The word “simp” isn’t new. In fact, it’s pretty old.

But it has been dragged into fresh popularity. In the same way that older songs can find new audiences on TikTok, older slang emerges on the app to be championed by a broader, younger audience.

Too Short, the bawdy West Coast rapper who used the word in lyrics as early as 1985, said that he was not surprised that the word is more popular than ever.

“It still means the same thing,” he said. “If I was in a room with a bunch of 20-somethings or even teenagers, I would expect them to know what I’m talking about.”

Simp’s new status as a prime insult — a misogynist one, that implies a person is “unmanly” — has lasted most of a year. Mel Magazine, an online journal quick to note new cultural trends, deeply dissected the resurgence in October.

The “New Partridge Dictionary of Slang and Unconventional English,” defines it as a shortened version of simpleton, so the phrase’s original meaning is rooted in calling someone stupid. The dictionary lists its first known usage as 1946, though it appeared in The New York Times as early as 1923.

The most recent entry in the dictionary dates to the 2000 novel “My Once Upon a Time,” by the British novelist Diran Adebayo, where “simp” appears twice in the first 20 pages.

Mr. Adebayo said he had used it to inject an old-fashioned noir tone into the book.

“Simp would have been used in an old-school way,” he said. “Not the other way it’s been used as a very soft kind of man, who is very soft to his female friends.”

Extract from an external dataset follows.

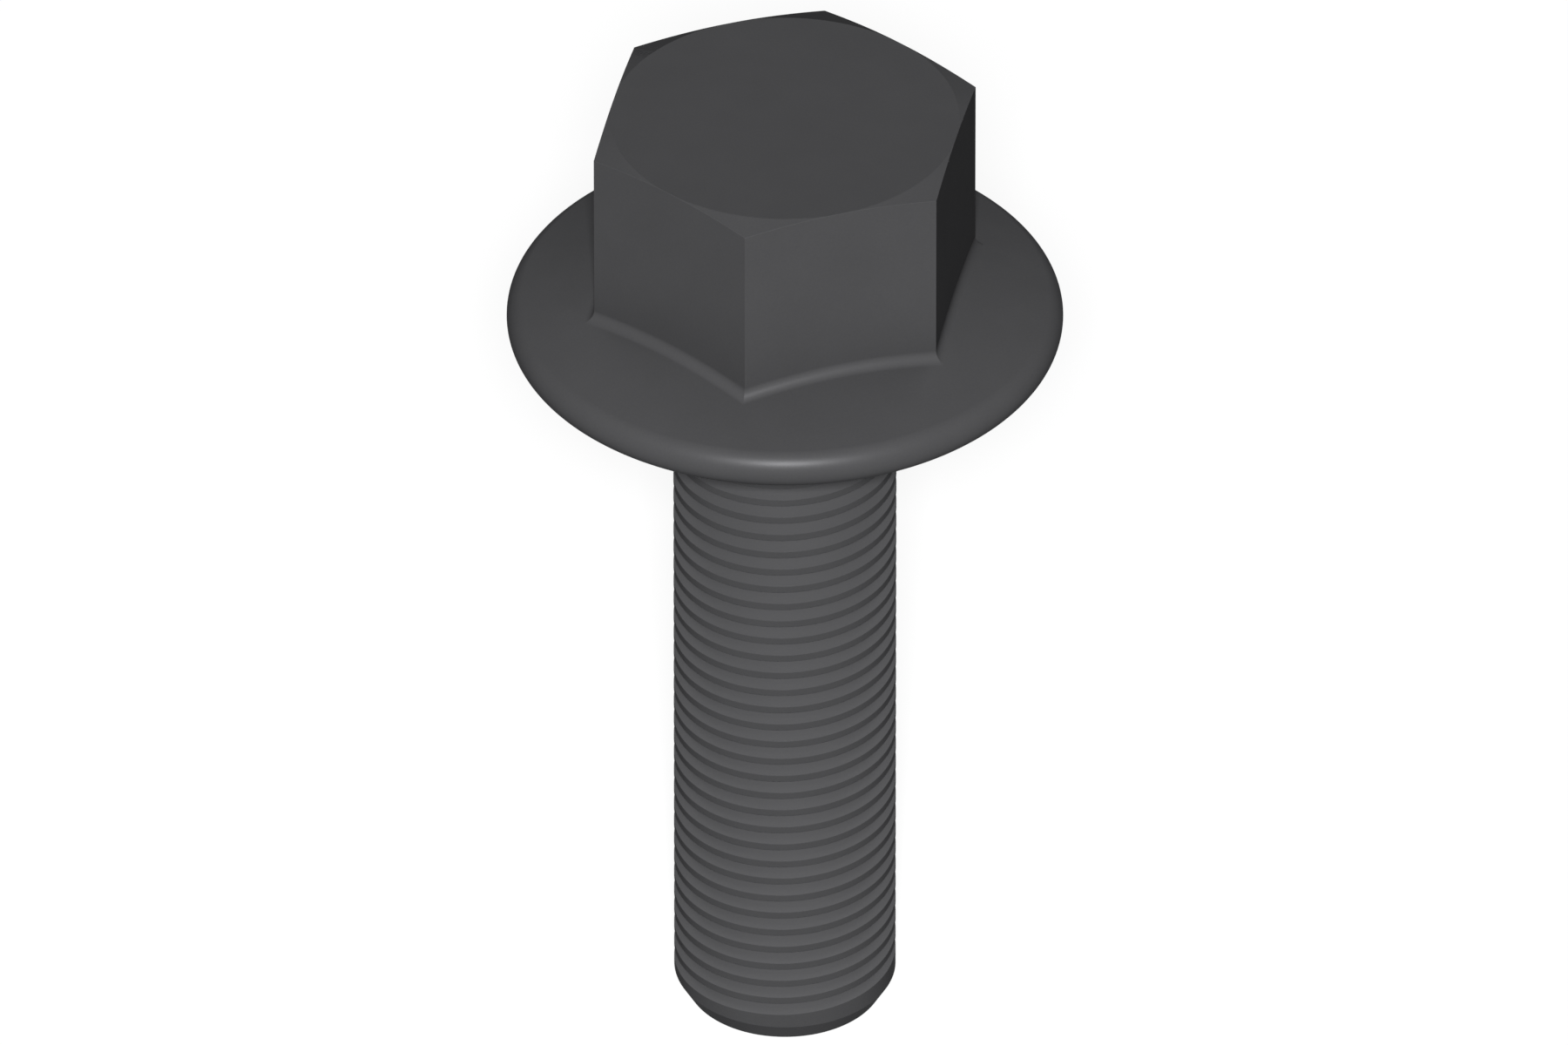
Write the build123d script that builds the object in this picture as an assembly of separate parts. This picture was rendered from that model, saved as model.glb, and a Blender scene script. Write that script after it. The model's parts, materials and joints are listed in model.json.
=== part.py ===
from build123d import *
import os
from math import cos, radians, sin, tan

# Flange bolt: a hexagon head and a round flange in one piece with a threaded shank.
# Sizes are in millimetres and angles in degrees. The origin is the centre of the flat face
# at the threaded end, and +Z runs up the axis to the head. Two of the hexagon's corners lie
# on the X axis, so two of its flats face +Y and -Y.

# Shank. Its right-hand M16 x 1.5 thread is so fine that its outer form stands for it here:
# the cylinder that runs over the crests, which on a real thread lie a little inside 16 mm.
crest_diameter = 15.75
shank_length = 56.6  # from the end face to the bearing face under the flange
end_chamfer_length = 1.5  # along the axis
end_chamfer_angle = 30.0  # between the chamfer and the axis
neck_fillet_radius = 0.6  # where the shank runs into the bearing face

# Flange
flange_diameter = 39.2
rim_thickness = 3.0  # the rim is a full round of this thickness
flange_slope_angle = 17.5  # fall of the upper face from the hexagon to the rim

# Hexagon
side_count = 6
width_across_flats = 24.5
head_height = 18.4  # from the bearing face to the top
crown_chamfer_angle = 15.0  # fall of the corners from the circle that touches every flat
foot_fillet_radius = 0.9  # between each flat and the flange

# What follows from the sizes above
crest_radius = crest_diameter / 2
end_face_radius = crest_radius - end_chamfer_length * tan(radians(end_chamfer_angle))
bearing_face_z = shank_length
top_z = shank_length + head_height

rim_radius = rim_thickness / 2
rim_centre_radius = flange_diameter / 2 - rim_radius
rim_centre_z = bearing_face_z + rim_radius

flat_radius = width_across_flats / 2
side_angle = 360 / side_count
half_side = flat_radius * tan(radians(side_angle / 2))


def on_rim(angle):
    """Point of the rim's round section, at an angle up from the outward direction."""
    return (
        rim_centre_radius + rim_radius * cos(radians(angle)),
        rim_centre_z + rim_radius * sin(radians(angle)),
    )


def on_slope(radius):
    """Point of the flange's upper face, at a distance from the axis."""
    edge_radius, edge_z = on_rim(90 - flange_slope_angle)
    return (radius, edge_z + (edge_radius - radius) * tan(radians(flange_slope_angle)))


def turned_form():
    """Shank, bearing face, rim and upper face of the flange, as one turned solid."""
    chamfer_top = (crest_radius, end_chamfer_length)
    neck_start = (crest_radius, bearing_face_z - neck_fillet_radius)
    neck_end = (crest_radius + neck_fillet_radius, bearing_face_z)
    slope_start = on_rim(90 - flange_slope_angle)
    slope_end = on_slope(crest_radius)
    core_top = (0, slope_end[1])
    with BuildPart() as turned:
        with BuildSketch(Plane.XZ):
            with BuildLine():
                Polyline(core_top, (0, 0), (end_face_radius, 0), chamfer_top, neck_start)
                RadiusArc(neck_start, neck_end, neck_fillet_radius)
                Line(neck_end, on_rim(-90))
                ThreePointArc(on_rim(-90), on_rim(0), slope_start)
                Polyline(slope_start, slope_end, core_top)
            make_face()
        revolve(axis=Axis.Z)
    return turned.part


def crown():
    """Turned envelope of the head: a flat top that falls away outwards as a shallow cone."""
    envelope_radius = flange_diameter / 2
    envelope_fall = (envelope_radius - flat_radius) * tan(radians(crown_chamfer_angle))
    with BuildPart() as envelope:
        with BuildSketch(Plane.XZ):
            Polygon(
                (0, rim_centre_z),
                (envelope_radius, rim_centre_z),
                (envelope_radius, top_z - envelope_fall),
                (flat_radius, top_z),
                (0, top_z),
                align=None,
            )
        revolve(axis=Axis.Z)
    return envelope.part


def head_bar():
    """Bar with one pair of the head's flats, a little longer than a side, under the crown."""
    bar_length = 2 * (half_side + 2 * foot_fillet_radius)
    with BuildPart() as bar:
        with BuildSketch(Plane.XY.offset(rim_centre_z)):
            Rectangle(bar_length, width_across_flats)
        extrude(amount=top_z - rim_centre_z)
    return bar.part & crown()


def sector():
    """Wedge round the axis that holds the side of the head that faces -Y."""
    reach = flange_diameter
    half_width = reach * tan(radians(side_angle / 2))
    with BuildPart() as wedge:
        with BuildSketch(Plane.XY):
            Polygon((0, 0), (-half_width, -reach), (half_width, -reach), align=None)
        extrude(amount=top_z)
    return wedge.part


def one_side():
    """The share of the bolt that belongs to one side of the head, with the fillet at its foot.

    The fillet runs on past both corners before the wedge is cut, so that the fillets of two
    neighbouring sides meet in a clean mitre below each corner.
    """
    body = turned_form() + head_bar()
    flat = body.faces().filter_by(GeomType.PLANE).sort_by(Axis.Y)[0]
    foot = flat.edges().sort_by(Axis.Z)[0]
    return fillet(foot, foot_fillet_radius) & sector()


def flange_bolt():
    """The whole bolt: its equal sides set round the axis and joined as one solid."""
    side = one_side()
    bolt = side
    for number in range(1, side_count):
        bolt += Rotation(0, 0, number * side_angle) * side
    return bolt


os.makedirs("parts", exist_ok=True)
export_step(flange_bolt(), "parts/flange_bolt.step")
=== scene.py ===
"""A flange bolt in blackened steel: hexagon head, round flange and rolled thread in one piece."""

import json
from math import atan, cos, hypot, pi, radians, sin, sqrt, tan

import bmesh
import bpy
from mathutils import Matrix, Vector


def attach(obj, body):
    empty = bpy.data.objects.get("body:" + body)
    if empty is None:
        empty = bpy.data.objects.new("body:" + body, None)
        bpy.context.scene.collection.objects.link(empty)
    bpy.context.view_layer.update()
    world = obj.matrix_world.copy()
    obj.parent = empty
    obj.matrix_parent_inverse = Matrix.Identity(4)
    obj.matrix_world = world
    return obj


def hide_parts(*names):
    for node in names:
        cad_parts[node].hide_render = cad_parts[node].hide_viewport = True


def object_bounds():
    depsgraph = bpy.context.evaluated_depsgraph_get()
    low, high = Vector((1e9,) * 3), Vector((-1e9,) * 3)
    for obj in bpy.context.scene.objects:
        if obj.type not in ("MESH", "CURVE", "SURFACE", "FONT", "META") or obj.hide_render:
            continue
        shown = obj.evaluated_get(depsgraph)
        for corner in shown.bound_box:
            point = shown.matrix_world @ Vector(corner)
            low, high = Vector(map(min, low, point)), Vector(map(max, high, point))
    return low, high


bl_info = {
    "name": "Flange bolt",
    "version": (1, 0, 0),
    "blender": (4, 5, 0),
    "location": "View3D > Sidebar > Flange bolt",
    "description": "Makes a flange bolt of blackened steel and a studio for it",
    "category": "Add Mesh",
}

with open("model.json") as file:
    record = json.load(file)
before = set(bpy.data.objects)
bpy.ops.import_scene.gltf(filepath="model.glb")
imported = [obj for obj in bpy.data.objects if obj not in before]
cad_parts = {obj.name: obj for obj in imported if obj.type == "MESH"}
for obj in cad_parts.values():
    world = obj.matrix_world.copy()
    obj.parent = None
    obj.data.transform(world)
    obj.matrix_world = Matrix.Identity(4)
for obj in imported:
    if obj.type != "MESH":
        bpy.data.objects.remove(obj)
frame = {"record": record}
cad_lowest, cad_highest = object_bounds()
mounts = {mount["name"]: mount for mount in frame["record"]["mounts"]}

MILLIMETRE = 0.001
HEXAGON_SIDES = 6
SIDE_ANGLE = 2 * pi / HEXAGON_SIDES
HEXAGON, FLANGE, THREAD = range(3)  # the bolt's surfaces, in the order of its materials
WELD_DISTANCE = 0.001 * MILLIMETRE
FLOOR_GAP = 0.01 * MILLIMETRE  # keeps the floor clear of the bolt's end face
WHITE = (1.0, 1.0, 1.0, 1.0)


# Sizes and colours that a user would change

def length(name, description, metres):
    """Property for a length, with its default in metres."""
    return bpy.props.FloatProperty(
        name=name,
        description=description,
        default=metres,
        min=0.0,
        precision=5,
        subtype="DISTANCE",
        unit="LENGTH",
    )


def angle(name, description, in_degrees):
    """Property for an angle, with its default in degrees."""
    return bpy.props.FloatProperty(
        name=name,
        description=description,
        default=radians(in_degrees),
        subtype="ANGLE",
        unit="ROTATION",
    )


def count(name, description, number):
    """Property for a whole number of at least 1."""
    return bpy.props.IntProperty(name=name, description=description, default=number, min=1)


def amount(name, description, number):
    """Property for a number of at least 0."""
    return bpy.props.FloatProperty(
        name=name, description=description, default=number, min=0.0, precision=3
    )


def colour(name, description, rgb):
    """Property for a colour, as red, green and blue from 0 to 1."""
    return bpy.props.FloatVectorProperty(
        name=name, description=description, default=rgb, size=3, min=0.0, max=1.0, subtype="COLOR"
    )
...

That newer sense of the word — as an insult for being “soft” or “overly sympathetic,” particularly to women — became more prominent in the 1980s and early 1990s. A set of West Coast rappers who regularly addressed pimping, including Hugh-E. M. C., Too Short and E-40, started using it in their songs.

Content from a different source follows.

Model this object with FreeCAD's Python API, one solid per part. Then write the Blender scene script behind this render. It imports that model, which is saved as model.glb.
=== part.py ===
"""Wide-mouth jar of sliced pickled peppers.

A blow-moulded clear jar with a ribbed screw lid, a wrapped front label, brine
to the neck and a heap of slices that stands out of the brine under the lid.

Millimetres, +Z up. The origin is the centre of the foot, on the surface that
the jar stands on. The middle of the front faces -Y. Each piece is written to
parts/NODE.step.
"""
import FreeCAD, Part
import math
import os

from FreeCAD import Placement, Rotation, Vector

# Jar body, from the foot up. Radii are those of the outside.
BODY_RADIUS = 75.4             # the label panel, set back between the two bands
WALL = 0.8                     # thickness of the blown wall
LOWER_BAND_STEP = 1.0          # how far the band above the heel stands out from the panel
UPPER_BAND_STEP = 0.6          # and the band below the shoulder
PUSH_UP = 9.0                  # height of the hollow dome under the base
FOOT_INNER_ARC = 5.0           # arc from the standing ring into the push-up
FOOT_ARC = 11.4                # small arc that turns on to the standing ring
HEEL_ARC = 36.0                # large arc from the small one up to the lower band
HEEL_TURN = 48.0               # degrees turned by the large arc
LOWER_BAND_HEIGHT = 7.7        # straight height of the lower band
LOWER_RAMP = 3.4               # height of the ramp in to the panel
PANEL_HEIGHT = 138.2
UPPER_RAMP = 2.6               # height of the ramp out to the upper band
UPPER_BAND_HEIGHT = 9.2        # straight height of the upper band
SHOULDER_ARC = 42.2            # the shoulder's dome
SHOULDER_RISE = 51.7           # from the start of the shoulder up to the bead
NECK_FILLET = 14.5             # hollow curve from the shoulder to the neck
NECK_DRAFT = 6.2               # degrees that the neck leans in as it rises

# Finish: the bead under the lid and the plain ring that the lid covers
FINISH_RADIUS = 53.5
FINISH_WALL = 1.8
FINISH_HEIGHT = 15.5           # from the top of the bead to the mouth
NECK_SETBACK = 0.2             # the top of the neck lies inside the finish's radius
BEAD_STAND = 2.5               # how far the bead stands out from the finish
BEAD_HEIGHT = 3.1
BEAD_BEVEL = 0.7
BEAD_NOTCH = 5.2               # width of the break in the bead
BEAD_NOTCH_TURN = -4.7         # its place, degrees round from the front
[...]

“To me it’s like the opposite of the pimp,” Too Short said. “It really degrades the person who you’re aiming it at.”

The ubiquity of the term “simp” has taken some of that sting out of it. Like other insults, it has been taken up by fan communities, who often refer to themselves as simps for their favorite stars. Gretchen McCulloch, a linguist and the author of “Because Internet,” a book about language online, compared this usage to terms like “stan” or “trash,” as in, “I’m trash for this.”

Ms. McCulloch called it a self-conscious approach to fandom — “preemptively putting yourself down so that other people can’t,” she said.

Yes.

The word expresses discomfort with equality when it comes to gender, and offers a simple way to dismiss the people causing that discomfort. Its resurgence cuts against simplistic ideas about young people, who are often caricatured as beacons of political correctness — woke saviors arriving at a time when America desperately needs them.

Mr. Fournier said the word’s edginess was part of its appeal. “I think it caught on because it was just, just within that perfect margin where it wasn’t something that you could get like too, too angry about, but it was also something that was still pretty politically incorrect,” he said.

Ms. McCulloch places simp in the same category of terms as “white knight” and “whipped,” used to degrade men who are “perceived as trying to curry the favor of women.” These also crop up the world of men’s rights activism where simp is frequently used.

Mr. Adebayo teaches creative writing at Kingston University London. He said that when he saw the word in his students’ work, it reflected a character’s “backlash or irritation, or even confusion, around quite what you’re supposed to be as a man in terms of furthering your appeal to women.”

And longtime users of the word expect it to retain that meaning.

“I don’t know what simp will evolve into but it will always be a negative word if you’re called that,” Too Short said.